I see writing as a continual exercise in which I will keep learning by doing it and honing it (with a recent instance of that here). My wife Ruth also recognizes this quality in me, and was thoughtful enough to give me a book related to this goal: Steering the Craft (1998) by famed author and poet Ursula Le Guin. What I love about this book is that Le Guin does not just dole out writing advice, but does it succinctly (thus leading by example), with good humor, and most importantly, puts theory into practice with writing exercises at the end of each chapter.
The first writing exercise dealt with sounds, and how language – even when written – should pay attention to it sounds. Here were her instructions:
BEING GORGEOUS: Write a paragraph to a page (150-300 words) or narrative that’s meant to be read aloud. Use onomatopoeia, alliteration, repetition, rhythmic effects, made-up words or names, dialect – any kind of sound-effect you like – but NOT rhyme or meter.
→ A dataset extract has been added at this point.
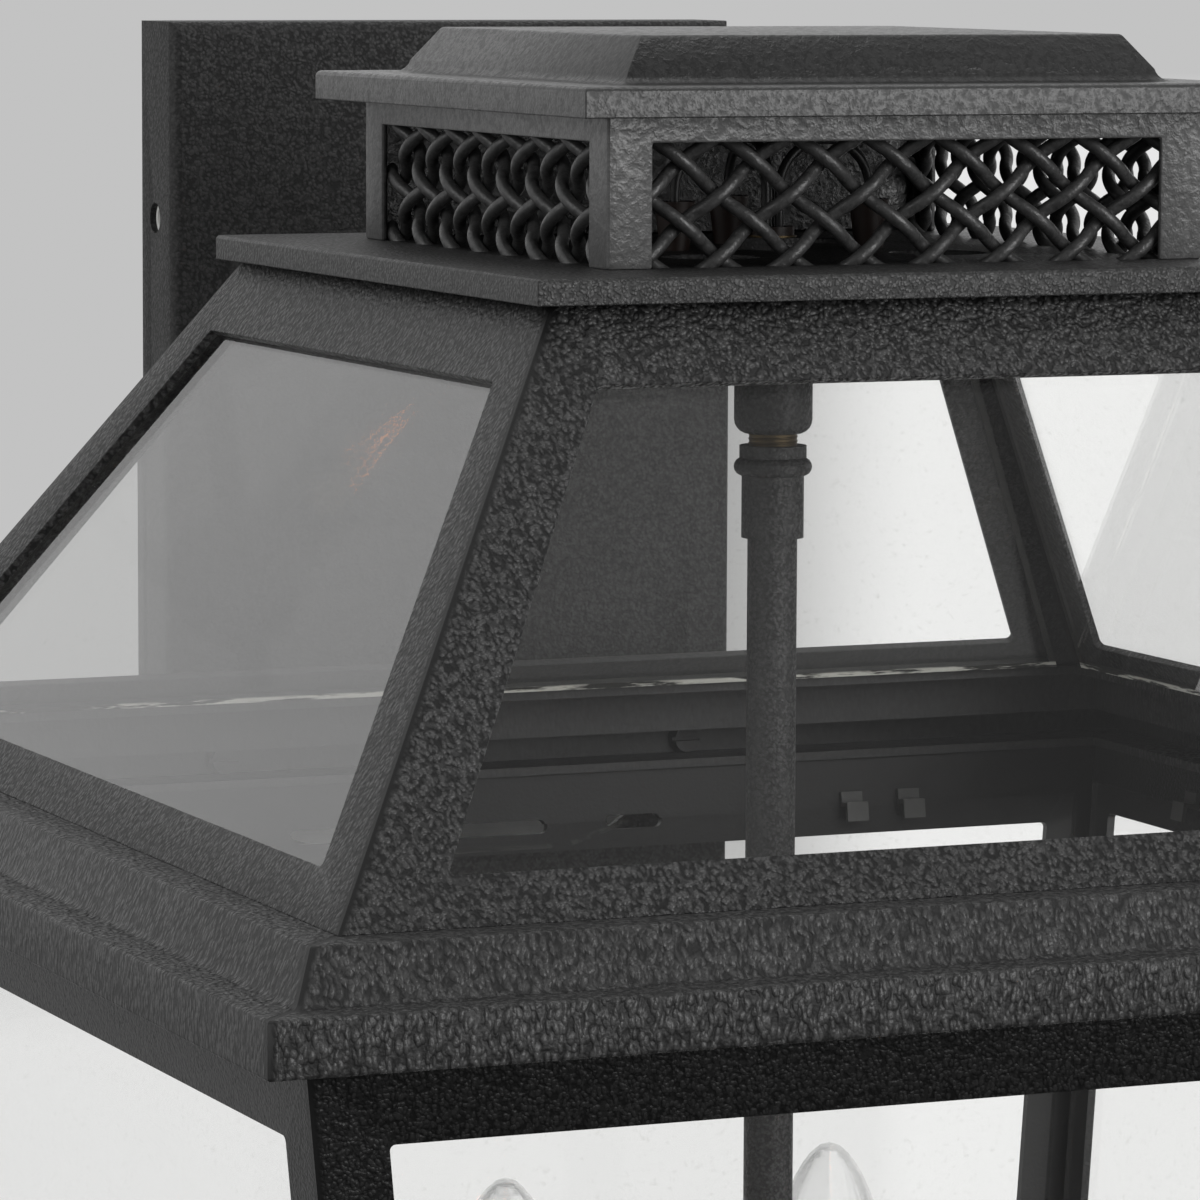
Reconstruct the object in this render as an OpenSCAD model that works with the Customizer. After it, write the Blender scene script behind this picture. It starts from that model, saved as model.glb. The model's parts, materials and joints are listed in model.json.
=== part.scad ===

So just to make it easy on myself with this first writing assignment, I picked an ichnologically based example, and one I had blogged about just last month, Erasing the Tracks of a Monster. I originally wrote about this topic from the perspective as a field scientist reporting some very cool (to me) observations in the field, and didn’t really enrich the writing beyond that.
Thus for Le Guin’s exercise, the following came out of me, and it sure was was different from how i wrote about the same phenomena a few weeks before. In writing this, I asked myself: How do traces sound? So I hope you enjoy it, and if you did, read it aloud with gusto for maximum effect.
The Daily Terror
An alligator ambling along with ankles all akimbo
Plopping scaley feet on sloppy mud, then pulling them up
Moist resistance, a sucking sound that pops with each step.
Tail, big and keeled, flopping from one side to another
Dragging on its side, scraping along, swathing its way
Then hup-two, back up again, a ship righting itself on land.
Fiddler crabs scramble and scurry, getting out of his wake
A monster invader, Godzilla incarnate, legendary vengeance
Claws are waved, then tucked against carapaces, recoiling in fear.
Hiding in burrows, the thunder rumbles overhead on a ground
Trembling with the motion of the oblivious and massive reptilian
Locomotive with an unheeding mind, while mindless of their plights.
Homes are squashed, a few fiddlers too, destruction and chaos
However, quickly passes, and then slow, like molasses, they return
Burrowing, gathering, mating, breathing, exoskeletons dancing.
The TICKTACKULAR returns to their village each time the tide subsides
Its prowling rejecting their presence and bringing them no presents
Good thing for them that instinctual cowering is so ephemeral.
[Appreciative clicking of fingers from the audience, a clacking of jaws from the alligators present, and the quick staccato tapping of pointed feet from the fiddler crabs on the wooden floor.]